Growing up, we had one cat named Cleo, a queenly calico with a fitting name. Most of the time Cleo minded her own royally-viewed life, but every once in a while she would saunter past my sister and I as we laid on the floor in front of the tv, letting us know she felt like being scratched for a while and we had permission to do so. So we’d oblige, still fixated lifelessly on the movie we’d agreed upon and trying to avoid the other end of her nose.
But as much as I adored Cleo, I had no intention of getting another cat after she died, not because I didn’t like them, but because at some point in life I developed an allergic reaction to their coats. Suffice it to say, I would have been much more heartbroken if that allergy had been toward dogs.
It wasn’t until moving to the farm when I learned I could have a cat without it dwelling in my home and making me sneeze and itch and swell. The first adorable feline to cross our paths was a quiet kitten with an easy-going disposition, affectionately referred to as Black Kitty.
She has been a stellar example of what a farm cat should be, friendly yet independent, living her life and not making any trouble.
We appreciate her and the work she does around here.
About a year later, the vet clinic called to inform us of a little gray kitten who had been injured by a fan blade.
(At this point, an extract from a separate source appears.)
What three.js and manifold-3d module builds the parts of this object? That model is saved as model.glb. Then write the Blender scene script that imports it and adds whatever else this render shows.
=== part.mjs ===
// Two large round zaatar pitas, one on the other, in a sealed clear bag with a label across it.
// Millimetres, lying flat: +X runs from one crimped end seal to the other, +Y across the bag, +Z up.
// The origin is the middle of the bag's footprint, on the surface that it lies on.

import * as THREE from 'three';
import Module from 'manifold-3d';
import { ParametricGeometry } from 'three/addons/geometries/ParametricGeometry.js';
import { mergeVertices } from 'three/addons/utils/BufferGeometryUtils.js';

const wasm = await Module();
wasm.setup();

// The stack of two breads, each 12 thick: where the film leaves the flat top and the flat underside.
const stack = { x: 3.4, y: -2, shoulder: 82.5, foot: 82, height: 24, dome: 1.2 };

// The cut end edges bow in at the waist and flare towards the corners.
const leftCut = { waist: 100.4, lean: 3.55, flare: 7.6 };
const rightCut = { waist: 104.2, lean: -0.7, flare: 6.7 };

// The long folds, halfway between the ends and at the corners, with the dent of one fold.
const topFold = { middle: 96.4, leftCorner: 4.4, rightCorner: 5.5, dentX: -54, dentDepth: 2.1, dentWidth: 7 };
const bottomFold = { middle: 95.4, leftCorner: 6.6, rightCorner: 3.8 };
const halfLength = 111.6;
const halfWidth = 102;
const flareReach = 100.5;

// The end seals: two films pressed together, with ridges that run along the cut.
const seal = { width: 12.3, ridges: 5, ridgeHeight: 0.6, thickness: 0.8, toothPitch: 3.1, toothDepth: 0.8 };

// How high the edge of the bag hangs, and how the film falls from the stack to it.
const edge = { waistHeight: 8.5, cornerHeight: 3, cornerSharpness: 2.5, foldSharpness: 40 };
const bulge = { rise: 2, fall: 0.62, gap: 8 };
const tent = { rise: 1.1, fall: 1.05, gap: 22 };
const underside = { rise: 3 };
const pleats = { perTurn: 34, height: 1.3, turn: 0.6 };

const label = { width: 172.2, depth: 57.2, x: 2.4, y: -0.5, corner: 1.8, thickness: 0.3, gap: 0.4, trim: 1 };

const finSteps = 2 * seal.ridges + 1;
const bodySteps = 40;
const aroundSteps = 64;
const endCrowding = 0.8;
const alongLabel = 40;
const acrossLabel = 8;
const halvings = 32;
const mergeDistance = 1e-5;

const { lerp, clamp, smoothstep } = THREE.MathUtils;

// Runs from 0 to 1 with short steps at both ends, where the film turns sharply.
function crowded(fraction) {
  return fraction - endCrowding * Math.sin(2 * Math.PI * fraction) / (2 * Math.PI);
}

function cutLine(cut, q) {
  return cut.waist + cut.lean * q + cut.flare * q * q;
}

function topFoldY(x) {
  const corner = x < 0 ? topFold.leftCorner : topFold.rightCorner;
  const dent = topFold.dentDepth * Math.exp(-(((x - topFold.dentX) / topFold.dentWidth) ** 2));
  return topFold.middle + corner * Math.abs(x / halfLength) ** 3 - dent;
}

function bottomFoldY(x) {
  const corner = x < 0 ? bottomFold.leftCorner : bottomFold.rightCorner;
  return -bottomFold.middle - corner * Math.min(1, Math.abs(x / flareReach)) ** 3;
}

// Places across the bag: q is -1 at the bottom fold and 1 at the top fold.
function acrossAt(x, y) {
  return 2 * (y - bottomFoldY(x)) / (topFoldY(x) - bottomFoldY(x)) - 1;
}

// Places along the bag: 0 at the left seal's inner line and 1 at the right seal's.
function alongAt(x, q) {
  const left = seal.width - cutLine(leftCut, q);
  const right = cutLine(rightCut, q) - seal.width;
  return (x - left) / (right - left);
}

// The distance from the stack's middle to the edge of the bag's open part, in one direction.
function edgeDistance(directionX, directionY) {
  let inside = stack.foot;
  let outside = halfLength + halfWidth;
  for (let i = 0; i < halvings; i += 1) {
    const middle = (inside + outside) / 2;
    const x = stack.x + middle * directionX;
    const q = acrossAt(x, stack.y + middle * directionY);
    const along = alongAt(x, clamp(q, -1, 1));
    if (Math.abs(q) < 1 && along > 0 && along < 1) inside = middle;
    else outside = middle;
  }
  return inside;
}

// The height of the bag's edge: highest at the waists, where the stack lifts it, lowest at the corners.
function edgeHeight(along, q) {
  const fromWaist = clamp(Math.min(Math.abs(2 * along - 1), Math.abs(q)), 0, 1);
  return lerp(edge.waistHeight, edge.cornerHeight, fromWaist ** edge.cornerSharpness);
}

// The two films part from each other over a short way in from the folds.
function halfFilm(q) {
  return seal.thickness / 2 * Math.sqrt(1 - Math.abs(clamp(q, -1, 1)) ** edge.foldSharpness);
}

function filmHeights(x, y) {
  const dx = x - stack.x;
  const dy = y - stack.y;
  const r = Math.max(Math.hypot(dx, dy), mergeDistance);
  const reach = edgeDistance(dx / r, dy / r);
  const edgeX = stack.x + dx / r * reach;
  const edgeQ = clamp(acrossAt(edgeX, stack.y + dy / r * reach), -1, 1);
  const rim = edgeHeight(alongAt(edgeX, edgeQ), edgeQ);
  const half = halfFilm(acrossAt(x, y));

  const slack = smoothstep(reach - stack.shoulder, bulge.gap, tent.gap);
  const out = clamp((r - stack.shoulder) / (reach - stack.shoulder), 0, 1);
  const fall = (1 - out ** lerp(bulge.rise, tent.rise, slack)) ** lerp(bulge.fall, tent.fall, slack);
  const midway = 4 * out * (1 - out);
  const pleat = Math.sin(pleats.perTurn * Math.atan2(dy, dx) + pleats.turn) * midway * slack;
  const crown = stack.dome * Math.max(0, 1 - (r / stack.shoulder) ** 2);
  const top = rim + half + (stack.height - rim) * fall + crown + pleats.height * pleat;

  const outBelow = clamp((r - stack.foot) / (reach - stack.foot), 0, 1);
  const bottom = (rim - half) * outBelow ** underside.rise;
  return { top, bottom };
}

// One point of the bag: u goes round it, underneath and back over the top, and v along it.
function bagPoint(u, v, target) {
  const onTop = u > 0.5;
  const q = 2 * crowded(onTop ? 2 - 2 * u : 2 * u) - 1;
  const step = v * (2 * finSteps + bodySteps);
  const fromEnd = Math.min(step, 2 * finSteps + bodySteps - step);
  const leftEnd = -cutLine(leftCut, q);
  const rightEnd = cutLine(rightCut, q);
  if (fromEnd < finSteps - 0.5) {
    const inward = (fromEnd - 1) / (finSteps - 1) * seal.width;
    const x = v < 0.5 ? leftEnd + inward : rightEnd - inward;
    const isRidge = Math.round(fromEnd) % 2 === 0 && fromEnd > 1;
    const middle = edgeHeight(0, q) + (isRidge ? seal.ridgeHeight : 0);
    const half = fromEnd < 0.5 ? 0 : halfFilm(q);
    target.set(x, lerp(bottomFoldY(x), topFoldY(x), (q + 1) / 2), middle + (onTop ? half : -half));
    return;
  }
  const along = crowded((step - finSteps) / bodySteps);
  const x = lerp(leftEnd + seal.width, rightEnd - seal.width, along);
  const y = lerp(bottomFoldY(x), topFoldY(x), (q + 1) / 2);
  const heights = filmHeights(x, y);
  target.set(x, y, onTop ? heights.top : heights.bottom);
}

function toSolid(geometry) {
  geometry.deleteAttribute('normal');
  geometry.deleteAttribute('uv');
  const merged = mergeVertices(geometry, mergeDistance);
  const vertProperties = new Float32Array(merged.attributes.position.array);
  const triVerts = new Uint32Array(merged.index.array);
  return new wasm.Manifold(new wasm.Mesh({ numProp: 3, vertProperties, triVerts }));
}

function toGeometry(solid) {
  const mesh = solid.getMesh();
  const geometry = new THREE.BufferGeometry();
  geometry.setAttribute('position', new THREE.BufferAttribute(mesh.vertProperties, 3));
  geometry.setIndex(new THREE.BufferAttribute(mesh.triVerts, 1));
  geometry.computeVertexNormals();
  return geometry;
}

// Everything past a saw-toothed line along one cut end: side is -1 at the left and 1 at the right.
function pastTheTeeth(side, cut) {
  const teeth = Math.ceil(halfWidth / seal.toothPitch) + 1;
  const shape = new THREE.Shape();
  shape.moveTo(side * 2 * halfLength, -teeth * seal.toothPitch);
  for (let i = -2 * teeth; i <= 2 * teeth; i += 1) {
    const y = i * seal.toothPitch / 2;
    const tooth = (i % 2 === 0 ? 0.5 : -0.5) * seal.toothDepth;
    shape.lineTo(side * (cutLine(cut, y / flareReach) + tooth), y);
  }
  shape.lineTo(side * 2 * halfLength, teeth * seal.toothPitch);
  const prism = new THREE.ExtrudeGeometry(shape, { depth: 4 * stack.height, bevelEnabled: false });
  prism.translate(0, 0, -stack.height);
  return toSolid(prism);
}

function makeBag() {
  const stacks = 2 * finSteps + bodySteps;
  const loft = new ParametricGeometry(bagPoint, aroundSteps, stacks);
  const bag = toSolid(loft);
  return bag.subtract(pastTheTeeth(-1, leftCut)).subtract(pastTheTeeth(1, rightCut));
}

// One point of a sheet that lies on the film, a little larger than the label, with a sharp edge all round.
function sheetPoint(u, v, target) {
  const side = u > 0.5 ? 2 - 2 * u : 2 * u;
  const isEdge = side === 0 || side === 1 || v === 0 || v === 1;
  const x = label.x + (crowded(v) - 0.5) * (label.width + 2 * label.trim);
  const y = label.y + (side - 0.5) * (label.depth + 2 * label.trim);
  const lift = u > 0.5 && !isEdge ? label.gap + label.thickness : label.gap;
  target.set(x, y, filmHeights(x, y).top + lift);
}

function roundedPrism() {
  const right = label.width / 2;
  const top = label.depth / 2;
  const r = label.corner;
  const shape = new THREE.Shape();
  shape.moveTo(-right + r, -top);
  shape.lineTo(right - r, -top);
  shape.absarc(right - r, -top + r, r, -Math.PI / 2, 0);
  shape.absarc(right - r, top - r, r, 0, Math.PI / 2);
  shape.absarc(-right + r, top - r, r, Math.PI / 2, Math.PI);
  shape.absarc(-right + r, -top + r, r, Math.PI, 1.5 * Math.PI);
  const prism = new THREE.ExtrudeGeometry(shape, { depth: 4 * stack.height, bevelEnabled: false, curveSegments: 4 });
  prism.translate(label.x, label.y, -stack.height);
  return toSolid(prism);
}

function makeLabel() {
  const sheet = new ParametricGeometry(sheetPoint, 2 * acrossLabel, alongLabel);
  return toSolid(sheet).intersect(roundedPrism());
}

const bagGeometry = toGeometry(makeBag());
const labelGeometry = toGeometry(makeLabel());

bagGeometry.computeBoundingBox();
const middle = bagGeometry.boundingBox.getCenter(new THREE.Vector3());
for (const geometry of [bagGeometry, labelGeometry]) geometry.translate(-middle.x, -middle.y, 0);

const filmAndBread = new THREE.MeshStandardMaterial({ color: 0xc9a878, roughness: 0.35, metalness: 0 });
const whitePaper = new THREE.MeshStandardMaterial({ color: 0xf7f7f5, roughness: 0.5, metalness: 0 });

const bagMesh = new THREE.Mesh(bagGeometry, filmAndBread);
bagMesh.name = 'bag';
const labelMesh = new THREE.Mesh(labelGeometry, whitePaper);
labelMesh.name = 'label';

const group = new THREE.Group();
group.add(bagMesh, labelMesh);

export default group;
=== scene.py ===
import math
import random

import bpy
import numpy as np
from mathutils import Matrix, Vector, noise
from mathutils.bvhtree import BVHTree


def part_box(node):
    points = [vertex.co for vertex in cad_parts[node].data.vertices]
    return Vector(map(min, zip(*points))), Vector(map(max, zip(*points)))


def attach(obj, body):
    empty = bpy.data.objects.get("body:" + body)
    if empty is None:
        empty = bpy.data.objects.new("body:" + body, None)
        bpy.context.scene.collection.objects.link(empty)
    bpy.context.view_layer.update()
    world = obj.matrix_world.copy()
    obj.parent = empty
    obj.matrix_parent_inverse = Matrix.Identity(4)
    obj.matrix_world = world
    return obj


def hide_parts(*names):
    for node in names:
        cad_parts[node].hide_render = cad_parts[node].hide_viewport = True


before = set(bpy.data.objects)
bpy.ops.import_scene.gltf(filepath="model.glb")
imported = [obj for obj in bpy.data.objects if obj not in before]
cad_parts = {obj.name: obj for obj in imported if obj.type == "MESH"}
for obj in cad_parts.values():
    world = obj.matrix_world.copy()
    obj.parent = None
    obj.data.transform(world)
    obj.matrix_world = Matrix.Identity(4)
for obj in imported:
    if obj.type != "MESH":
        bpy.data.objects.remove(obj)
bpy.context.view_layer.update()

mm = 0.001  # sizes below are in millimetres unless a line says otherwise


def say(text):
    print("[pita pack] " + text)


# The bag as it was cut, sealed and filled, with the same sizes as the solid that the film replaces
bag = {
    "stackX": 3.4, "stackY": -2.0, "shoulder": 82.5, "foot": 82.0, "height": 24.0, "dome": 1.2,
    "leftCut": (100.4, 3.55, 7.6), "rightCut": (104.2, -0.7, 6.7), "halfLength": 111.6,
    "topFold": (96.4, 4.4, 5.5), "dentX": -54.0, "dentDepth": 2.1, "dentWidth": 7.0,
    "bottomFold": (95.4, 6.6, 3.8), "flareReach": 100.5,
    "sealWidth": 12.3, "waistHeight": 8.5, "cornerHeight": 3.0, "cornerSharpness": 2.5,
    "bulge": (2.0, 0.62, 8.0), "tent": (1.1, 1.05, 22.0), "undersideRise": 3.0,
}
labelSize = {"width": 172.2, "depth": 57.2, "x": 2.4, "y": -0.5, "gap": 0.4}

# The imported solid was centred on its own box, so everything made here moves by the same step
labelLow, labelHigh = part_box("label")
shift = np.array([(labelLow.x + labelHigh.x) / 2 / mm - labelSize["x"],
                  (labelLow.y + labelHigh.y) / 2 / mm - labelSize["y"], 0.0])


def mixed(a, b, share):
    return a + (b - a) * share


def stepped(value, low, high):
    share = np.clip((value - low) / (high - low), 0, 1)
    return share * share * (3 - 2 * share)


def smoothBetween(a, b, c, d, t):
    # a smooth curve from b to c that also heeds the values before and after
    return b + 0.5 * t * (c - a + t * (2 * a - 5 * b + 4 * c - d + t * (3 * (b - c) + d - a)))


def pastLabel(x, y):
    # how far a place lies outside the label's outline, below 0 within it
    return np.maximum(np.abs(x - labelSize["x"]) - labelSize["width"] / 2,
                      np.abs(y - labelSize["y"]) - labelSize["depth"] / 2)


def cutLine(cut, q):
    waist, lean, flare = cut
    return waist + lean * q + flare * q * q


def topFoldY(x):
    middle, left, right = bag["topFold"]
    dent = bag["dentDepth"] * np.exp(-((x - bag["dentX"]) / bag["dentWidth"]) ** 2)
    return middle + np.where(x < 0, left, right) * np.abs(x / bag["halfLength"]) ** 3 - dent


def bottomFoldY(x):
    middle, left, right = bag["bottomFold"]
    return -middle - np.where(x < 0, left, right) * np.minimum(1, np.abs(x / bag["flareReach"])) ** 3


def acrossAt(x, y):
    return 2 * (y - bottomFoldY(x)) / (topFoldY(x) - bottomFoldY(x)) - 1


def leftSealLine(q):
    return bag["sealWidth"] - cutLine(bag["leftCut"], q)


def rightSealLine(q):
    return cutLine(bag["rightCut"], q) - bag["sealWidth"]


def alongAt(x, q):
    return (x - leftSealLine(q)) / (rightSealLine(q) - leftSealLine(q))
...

They asked if we wanted him, and I wasn’t sure until I saw him. Naturally, I wanted him real bad after seeing his tiny alien head with big green eyes.
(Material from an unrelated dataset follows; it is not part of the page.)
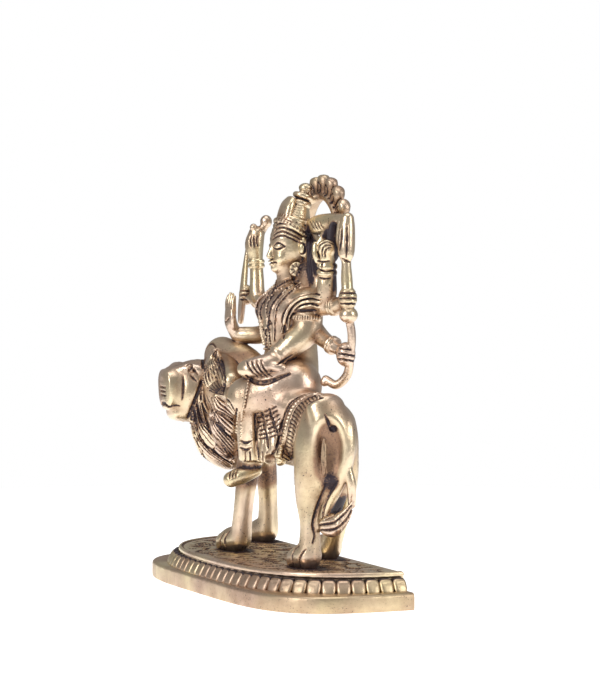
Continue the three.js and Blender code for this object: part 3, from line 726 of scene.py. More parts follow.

That’s how they operate, you know.
He was a cute kitten gray kitten, but it didn’t take long to notice a faraway twinkle in his eye, followed by him using my fingers to sharpen his vampire-like teeth.
Ouch that hurts, a lot, I thought, but strangely it only increased my maternal instincts over him, knowing that other creatures might not be as patient as I was and he was bound to get into trouble with that up-to-something look in his eyes.
It didn’t long for him to prove me right. It began with him hobbling toward the deck, back leg up and dangling in a sickening manner that can only be interpreted as a bone break.
The vet fixed him up nicely, we fed him his antibiotics again, and he seemed to move on with life steadfastly.
The last year or so has also been a different type of turmoil for my coal-colored kitty, less independent injuries and more so with help from his adversary, a bigger male of the orange-coated kind.
Fixing both hasn’t seemed to make a difference, and gray kitty keeps coming back with more battle wounds, the latest a swollen club foot with scratches all over.
I am at my wit’s end with this cat. I am also wondering if this isn’t a veterinary conspiracy to give away cute kittens who are pre-programmed to need many future vet clinic visits.
If so, they had our number big time, because this cat has seen the vet more times in his life than our dogs combined.
I wonder if I shouldn’t just leave him at the vet’s this time, considering he is not much of a hunter anyway.
Look at that face. That’s a face that knows he’s not going anywhere.
Sigh… Catch you later, gotta go to the vet clinic now.